§ What to work on
Begin with the first line of the listing and quote every line through the one containing "return edge.line"; give only those lines.

§ Source data
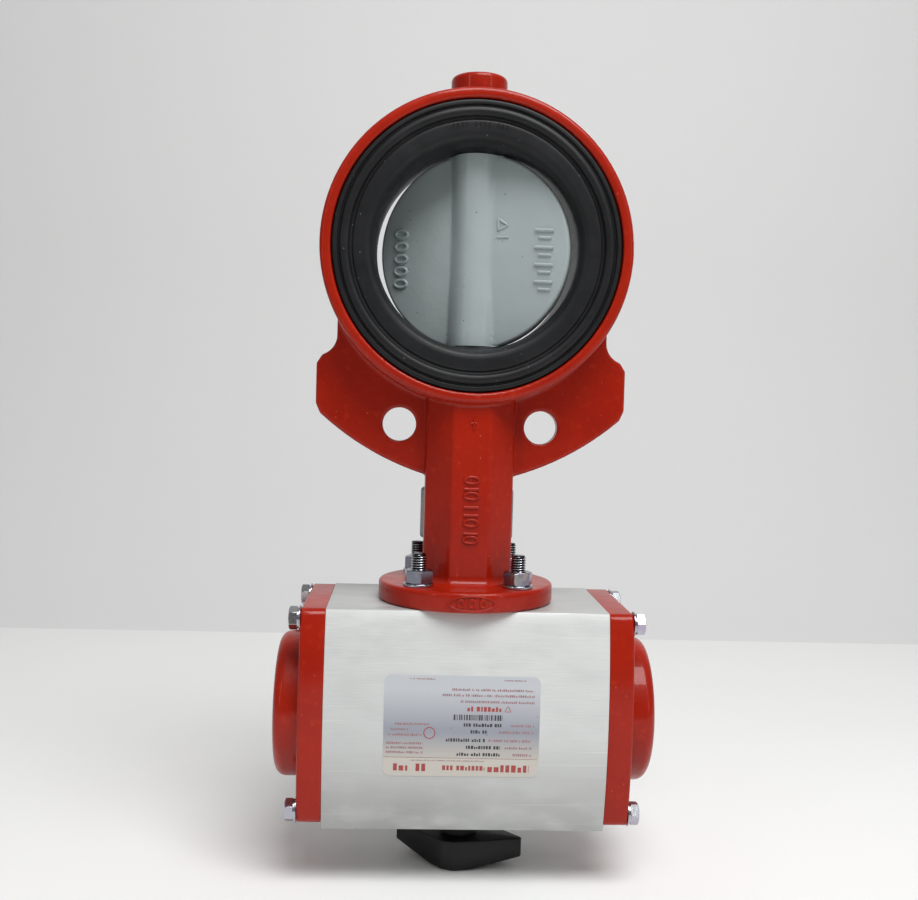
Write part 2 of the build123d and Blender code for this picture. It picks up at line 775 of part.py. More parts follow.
def ear_edge(side):
    """Outer edge of one locating ear, from the neck round to the ring, in (x, z)."""
    lower_z = mounting_face_z + 64.0
    corner = [
        (side * 77.2, mounting_face_z + 94.5), (side * 79.4, mounting_face_z + 99.5),
        (side * 79.4, mounting_face_z + 120.0), (side * 76.6, mounting_face_z + 124.4),
    ]
    with BuildLine() as edge:
        lower = ThreePointArc((side * 22.0, lower_z), (side * 51.0, mounting_face_z + 76.0), corner[0])
        Polyline(lower @ 1, *corner[1:])
        ThreePointArc(
            corner[-1], (side * 71.0, mounting_face_z + 128.6), (side * 69.3, mounting_face_z + 135.0)
        )
        Polyline((side * 69.3, mounting_face_z + 135.0), (side * 69.3, mounting_face_z + 150.0),
                 (0, mounting_face_z + 150.0), (0, lower_z), (side * 22.0, lower_z))
    return edge.line


with BuildPart() as valve_body:
    # mounting flange and neck
    with BuildSketch(level(mounting_face_z)):
        Circle(flange_r)
    extrude(amount=flange_t)
    fillet(valve_body.edges().filter_by(GeomType.CIRCLE), 1.6)
    with BuildSketch(level(mounting_face_z + flange_t - 2)) as neck:
        RegularPolygon(neck_af / 2, 8, major_radius=False, rotation=22.5)
        fillet(neck.vertices(), 2.0)
    extrude(amount=bore_centre_height - flange_t - 60)
    flange_middle = Vertex(0, 0, mounting_face_z + flange_t)
    foot = valve_body.edges().filter_by_position(
        Axis.Z, flange_middle.Z - 0.01, flange_middle.Z + 0.01
    )
    fillet(foot.filter_by(lambda e: e.distance_to(flange_middle) < flange_r - 10), neck_foot_r)
    # locating ears
    for side in (-1, 1):
        with BuildSketch(Plane.XZ.offset(-ear_half_t)):
            add(ear_edge(side))
            make_face()
        extrude(amount=2 * ear_half_t)
    # ring and top boss
    with BuildSketch(level(pipe_z)):
        Circle(boss_r)
    extrude(amount=boss_height)
    fillet(valve_body.faces().sort_by(Axis.Z)[-1].edges(), 2.2)
    with BuildSketch(Plane.YZ) as ring_section:
        with BuildLine():
            Polyline(
                (-ring_half_width, pipe_z + 50), (-ring_half_width, pipe_z + ring_r),
                (ring_half_width, pipe_z + ring_r), (ring_half_width, pipe_z + 50), close=True,
            )
        make_face()
        fillet(ring_section.vertices().group_by(Axis.Y)[-1], 2.4)
    revolve(axis=pipe_axis)
    # bore, seat pockets and the groove that locks the seat
    for half_width, pocket_r in ((80.0, ring_bore_r), (tongue_half, tongue_r)):
        with BuildSketch(Plane.XZ.offset(-half_width)):
            with Locations((0, pipe_z)):
                Circle(pocket_r)
        extrude(amount=2 * half_width, mode=Mode.SUBTRACT)
    for side in (-1, 1):
        with BuildSketch(Plane.XZ.offset(-side * ring_pocket_y)):
            with Locations((0, pipe_z)):
                Circle(seat_r + 0.5)
        extrude(amount=-side * 20, mode=Mode.SUBTRACT)
        mouth = valve_body.edges().filter_by(GeomType.CIRCLE).filter_by(
            lambda e: abs(e.radius - seat_r - 0.5) < 0.01
        ).filter_by(lambda e: abs(e.center().Y - side * ring_half_width) < 0.05)
        fillet(mouth, 1.2)
    # stem hole with its bush, seal and retainer seats, and the blind hole in the boss
    for low_z, high_z, hole_r in (
        (mounting_face_z, pipe_z - ring_bore_r + 2, stem_hole_r),
        (neck_bush_low_z, pipe_z - ring_bore_r + 2, 10.0),
        (mounting_face_z, mounting_face_z + flange_pocket_depth, flange_pocket_r),
        (pipe_z, boss_hole_end_z, 8.0),
    ):
        with BuildSketch(level(low_z)):
            Circle(hole_r)
        extrude(amount=high_z - low_z, mode=Mode.SUBTRACT)
    # stud holes and locating holes
    with BuildSketch(level(mounting_face_z)):
        with Locations(*stud_points):
            Circle(stud_clearance_r)
    extrude(amount=flange_t, mode=Mode.SUBTRACT)
    with BuildSketch(Plane.XZ.offset(-ear_half_t)):
        with Locations((-ear_hole_x, pipe_z - ear_hole_drop), (ear_hole_x, pipe_z - ear_hole_drop)):
            Circle(ear_hole_r)
    extrude(amount=2 * ear_half_t, mode=Mode.SUBTRACT)
save(valve_body.part, "valve_body")

# Rubber seat: lines the ring, with a beaded face on each side.
with BuildPart() as seat:
    with BuildSketch(Plane.YZ):
        with BuildLine():
            half_profile = [
                (0, seat_bore_r), (18.0, seat_bore_r), (22.6, 51.6), (24.6, 53.6), (25.2, 55.4),
                (25.4, 61.4), (24.4, 62.0), (24.8, 62.9), (26.6, 64.2), (27.0, 65.6), (26.4, 67.2),
                (25.0, 68.1), (24.9, 68.8), (25.7, 69.4), (25.4, 71.2), (24.6, seat_r),
                (ring_pocket_y, seat_r), (ring_pocket_y, ring_bore_r),
                (tongue_half, ring_bore_r), (tongue_half, tongue_r), (0, tongue_r),
            ]
            front = [(-y, pipe_z + r) for y, r in half_profile]
            back = [(y, pipe_z + r) for y, r in reversed(half_profile)]
            Polyline(*front, *back[1:-1], close=True)
        make_face()
    revolve(axis=pipe_axis)
    # flat lands around the stem holes
    for side in (-1, 1):
        with BuildSketch(level(pipe_z + side * (hub_flat + 0.35))):
            Circle(13.5)
        extrude(amount=side * 6)
    with BuildSketch(level(pipe_z)):
        Circle(stem_r + running_gap)
    extrude(amount=-80, mode=Mode.SUBTRACT)
    with BuildSketch(level(pipe_z)):
        Circle(stem_tip_r + running_gap)
    extrude(amount=80, mode=Mode.SUBTRACT)
save(seat.part, "seat")

# Bushes, seal and retainer along the stem.
save(place_all(make_ring(10.0, stem_r + running_gap, neck_bush_t), [level(neck_bush_low_z)]), "stem_bush")
save(place_all(make_ring(8.0, stem_tip_r + running_gap, 18.0), [level(pipe_z + 62.0)]), "boss_bush")
save(place_all(make_ring(10.0, stem_r + 0.08, stem_seal_t), [level(stem_seal_z)]), "stem_seal")
retainer_z = mounting_face_z + 1.2
save(place_all(make_ring(flange_pocket_r, 10.4, 1.4), [level(retainer_z)]), "stem_retaining_ring")
save(
    place_all(make_ring(flange_pocket_r, stem_r + 0.4, 1.6), [level(retainer_z + 1.4)]),
    "stem_thrust_washer",
)

# Name plate on the back of the neck, with its drive rivets.
plate_half_width = 25.0
plate_centre_x = 1.0
rivet_gap = 3.0                  # from the middle of the plate to each rivet
plate_low_z = mounting_face_z + 28.5
plate_height = 27.5
plate_t = 0.8
rivet_points = [
    (plate_centre_x + x, plate_low_z + height) for x in (-rivet_gap, rivet_gap)
    for height in (3.5, plate_height - 3.5)
]
with BuildPart() as name_plate:
    with BuildSketch(Plane.XZ.offset(-neck_af / 2)):
        with Locations((plate_centre_x, plate_low_z + plate_height / 2)):
            RectangleRounded(2 * plate_half_width, plate_height, 2.0)
        with Locations(*rivet_points):
            Circle(1.2, mode=Mode.SUBTRACT)
    extrude(amount=-plate_t)
save(name_plate.part, "name_plate")

with BuildPart() as name_plate_rivets:
    with BuildSketch(Plane.XZ.offset(-neck_af / 2)):
        with Locations(*rivet_points):
            Circle(1.2)
    extrude(amount=-plate_t)
    with BuildSketch(Plane.XZ.offset(-neck_af / 2 - plate_t)):
        with Locations(*rivet_points):
            Circle(2.2)
    extrude(amount=-0.9)
    fillet(name_plate_rivets.faces().sort_by(Axis.Y)[-1].edges(), 0.5)
save(name_plate_rivets.part, "name_plate_rivets")

# Studs, washers and nuts that clamp the valve flange to the actuator.
flange_top_z = mounting_face_z + flange_t
flange_washer_t = 1.6
flange_nut_h = 6.7
stud_proud = 8.0                 # beyond the nut
stud_depth = stud_hole_depth - 0.5
with BuildPart() as flange_stud:
    with BuildSketch(Plane.XY.offset(-stud_depth)):
        Circle(stud_r)
    extrude(amount=stud_depth + flange_t + flange_washer_t + flange_nut_h + stud_proud)
    chamfer(flange_stud.edges().filter_by(GeomType.CIRCLE), 0.8)
stud_planes = [Plane(origin=(x, y, mounting_face_z)) for x, y in stud_points]
washer_top_planes = [Plane(origin=(x, y, flange_top_z)) for x, y in stud_points]
nut_turns = (8, 25, 38, 12)
nut_planes = [
    Plane(
        origin=(x, y, flange_top_z + flange_washer_t),
        x_dir=(cos(radians(turn)), sin(radians(turn)), 0),
        z_dir=(0, 0, 1),
    )
    for (x, y), turn in zip(stud_points, nut_turns)
]
save(place_all(flange_stud.part, stud_planes), "flange_studs")
save(place_all(make_ring(7.6, 4.2, flange_washer_t), washer_top_planes), "flange_washers")
save(place_all(make_hex_nut(13.0, flange_nut_h, stud_r), nut_planes), "flange_nuts")

# ======================= valve: what turns =======================

# Stem: flatted drive end in the pinion, flats again inside the disc, slim tip in the boss.
stem_low_z = pinion_top_z - socket_depth + 1.0
c_ring_z = retainer_z + 3.2
c_ring_t = 2.4
with BuildPart() as stem:
    with BuildSketch(rotor_level(stem_low_z)):
        Circle(stem_r)
        Rectangle(40, 11, mode=Mode.INTERSECT)
    extrude(amount=socket_depth - 1.0)
    with BuildSketch(level(pinion_top_z)):
        Circle(stem_r)
    extrude(amount=pipe_z - hub_flat - pinion_top_z)
    with BuildSketch(rotor_level(pipe_z - hub_flat)):
        Circle(stem_r)
        Rectangle(40, 2 * stem_tip_r, mode=Mode.INTERSECT)
    extrude(amount=2 * hub_flat)
    with BuildSketch(level(pipe_z + hub_flat)):
        Circle(stem_tip_r)
    extrude(amount=boss_hole_end_z - 1.0 - pipe_z - hub_flat)
    chamfer(stem.faces().sort_by(Axis.Z)[-1].edges(), 0.8)
    with BuildSketch(level(c_ring_z)):
        Circle(stem_r + 2)
        Circle(6.6, mode=Mode.SUBTRACT)
    extrude(amount=c_ring_t, mode=Mode.SUBTRACT)
save(stem.part, "stem")

# Split C-rings in the stem groove, which hold the stem in the flange.
with BuildPart() as stem_c_rings:
    with BuildSketch(rotor_level(c_ring_z)):
        Circle(12.0)
        Circle(6.6, mode=Mode.SUBTRACT)
        Rectangle(1.0, 40, mode=Mode.SUBTRACT)
    extrude(amount=c_ring_t)
save(stem_c_rings.part, "stem_c_rings")

# Disc: a thin lens with a round hub along the stem.
hub_rib_r = 11.8
disc_rim_half = 3.4
disc_middle_half = 6.0
disc_plane = Plane(origin=(0, 0, pipe_z), x_dir=rotor_direction(0), z_dir=(0, 0, 1))
with BuildPart() as disc:
    with BuildSketch(disc_plane):
        with BuildLine():
            rim_round = 1.5
            lower = Spline(
                (0, -disc_middle_half), (24, -disc_middle_half + 0.4), (disc_r - rim_round, -disc_rim_half)
            )
            low_round = RadiusArc(lower @ 1, (disc_r, -disc_rim_half + rim_round), -rim_round)
            edge = Line(low_round @ 1, (disc_r, disc_rim_half - rim_round))
            high_round = RadiusArc(edge @ 1, (disc_r - rim_round, disc_rim_half), -rim_round)
            upper = Spline(high_round @ 1, (24, disc_middle_half - 0.4), (0, disc_middle_half))
            Line(upper @ 1, lower @ 0)
        make_face()
    revolve(axis=Axis((0, 0, pipe_z), rotor_direction(90)))
    with BuildSketch(rotor_level(pipe_z - hub_flat)):
        Circle(hub_rib_r)
    extrude(amount=2 * hub_flat)
    # the rim is cut flat where the hub meets the seat
    for side in (-1, 1):
        with BuildSketch(rotor_level(pipe_z + side * hub_flat)):
            Circle(16)
        extrude(amount=side * 8, mode=Mode.SUBTRACT)
    with BuildSketch(rotor_level(pipe_z - hub_flat)):
        Circle(stem_r)
        Rectangle(40, 2 * stem_tip_r, mode=Mode.INTERSECT)
    extrude(amount=2 * hub_flat, mode=Mode.SUBTRACT)
save(disc.part, "disc")
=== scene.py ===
"""Looks of the pneumatic actuator with its wafer butterfly valve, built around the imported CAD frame.

Units are metres in the row frame: Z up along the stem, Y the flow direction, X along the pistons.
The label side faces -Y. Sizes that a piece shares with its CAD node are read from the frame.
"""
import json
import math
import random

import bmesh
import bpy
from mathutils import Matrix, Vector


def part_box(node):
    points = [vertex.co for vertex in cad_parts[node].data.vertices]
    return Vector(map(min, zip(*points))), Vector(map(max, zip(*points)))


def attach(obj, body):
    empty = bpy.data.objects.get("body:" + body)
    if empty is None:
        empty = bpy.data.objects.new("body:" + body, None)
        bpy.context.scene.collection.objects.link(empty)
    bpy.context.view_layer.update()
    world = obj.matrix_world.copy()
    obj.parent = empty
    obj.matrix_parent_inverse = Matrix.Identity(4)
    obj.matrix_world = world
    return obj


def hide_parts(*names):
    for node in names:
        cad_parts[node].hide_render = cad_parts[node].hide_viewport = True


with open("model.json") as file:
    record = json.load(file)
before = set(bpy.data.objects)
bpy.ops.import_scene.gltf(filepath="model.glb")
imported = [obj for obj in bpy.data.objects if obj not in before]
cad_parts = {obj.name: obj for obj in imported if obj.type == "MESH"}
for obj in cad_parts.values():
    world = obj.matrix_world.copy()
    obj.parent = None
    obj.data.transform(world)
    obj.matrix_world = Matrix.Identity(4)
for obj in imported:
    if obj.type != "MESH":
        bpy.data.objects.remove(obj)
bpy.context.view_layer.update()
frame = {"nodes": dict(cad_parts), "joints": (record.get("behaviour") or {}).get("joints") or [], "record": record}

MM = 0.001
nodes = frame["nodes"]
body_low, body_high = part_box("actuator_body")
seat_low, seat_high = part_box("seat")
disc_low, disc_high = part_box("disc")
washer_low, washer_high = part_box("flange_washers")
stud_low, stud_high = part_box("flange_studs")

mount_z = body_high.z
body_middle_z = (body_high.z + body_low.z) / 2
pipe_z = (seat_low.z + seat_high.z) / 2
flange_top_z = washer_low.z
rotor_joint = next(j for j in frame["joints"] if j["name"] == "rotor_turn")
disc_turn = -math.radians(rotor_joint["range_deg"][1])
along_disc = Vector((math.cos(disc_turn), math.sin(disc_turn), 0))
across_disc = Vector((-math.sin(disc_turn), math.cos(disc_turn), 0))
up = Vector((0, 0, 1))
stud_circle = 35.0 * MM
stud_pitch = 1.25 * MM
stud_r = 4.0 * MM


# ======================= materials =======================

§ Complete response
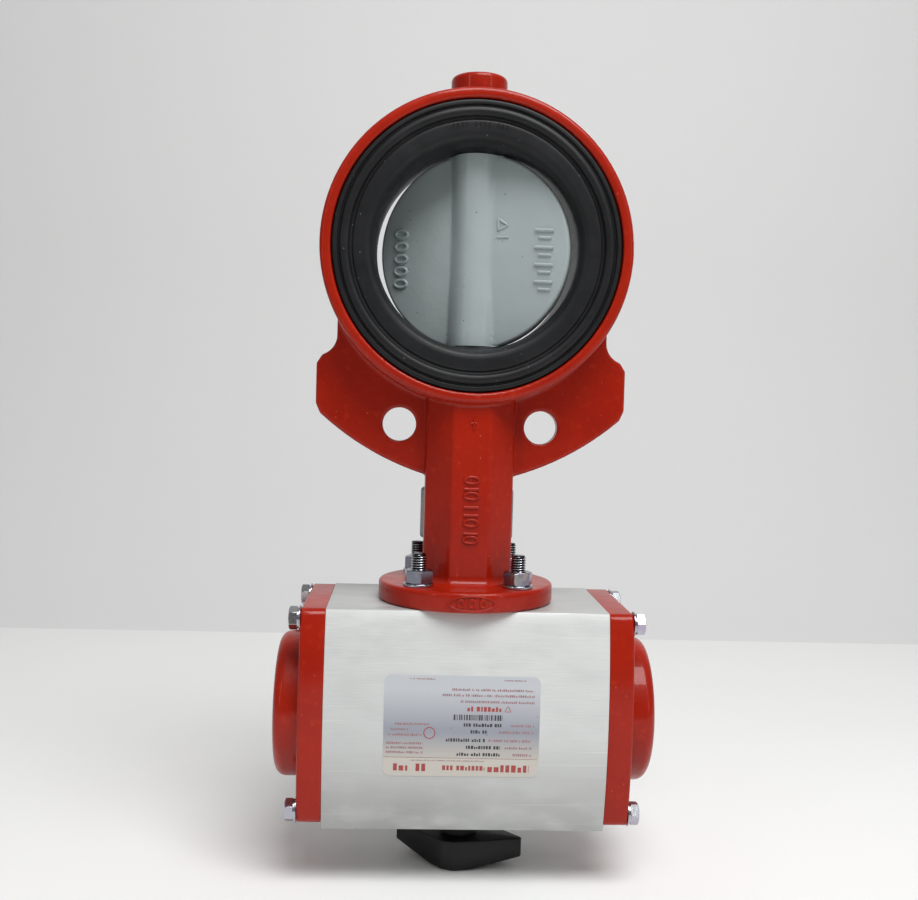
Write part 2 of the build123d and Blender code for this picture. It picks up at line 775 of part.py. More parts follow.
def ear_edge(side):
    """Outer edge of one locating ear, from the neck round to the ring, in (x, z)."""
    lower_z = mounting_face_z + 64.0
    corner = [
        (side * 77.2, mounting_face_z + 94.5), (side * 79.4, mounting_face_z + 99.5),
        (side * 79.4, mounting_face_z + 120.0), (side * 76.6, mounting_face_z + 124.4),
    ]
    with BuildLine() as edge:
        lower = ThreePointArc((side * 22.0, lower_z), (side * 51.0, mounting_face_z + 76.0), corner[0])
        Polyline(lower @ 1, *corner[1:])
        ThreePointArc(
            corner[-1], (side * 71.0, mounting_face_z + 128.6), (side * 69.3, mounting_face_z + 135.0)
        )
        Polyline((side * 69.3, mounting_face_z + 135.0), (side * 69.3, mounting_face_z + 150.0),
                 (0, mounting_face_z + 150.0), (0, lower_z), (side * 22.0, lower_z))
    return edge.line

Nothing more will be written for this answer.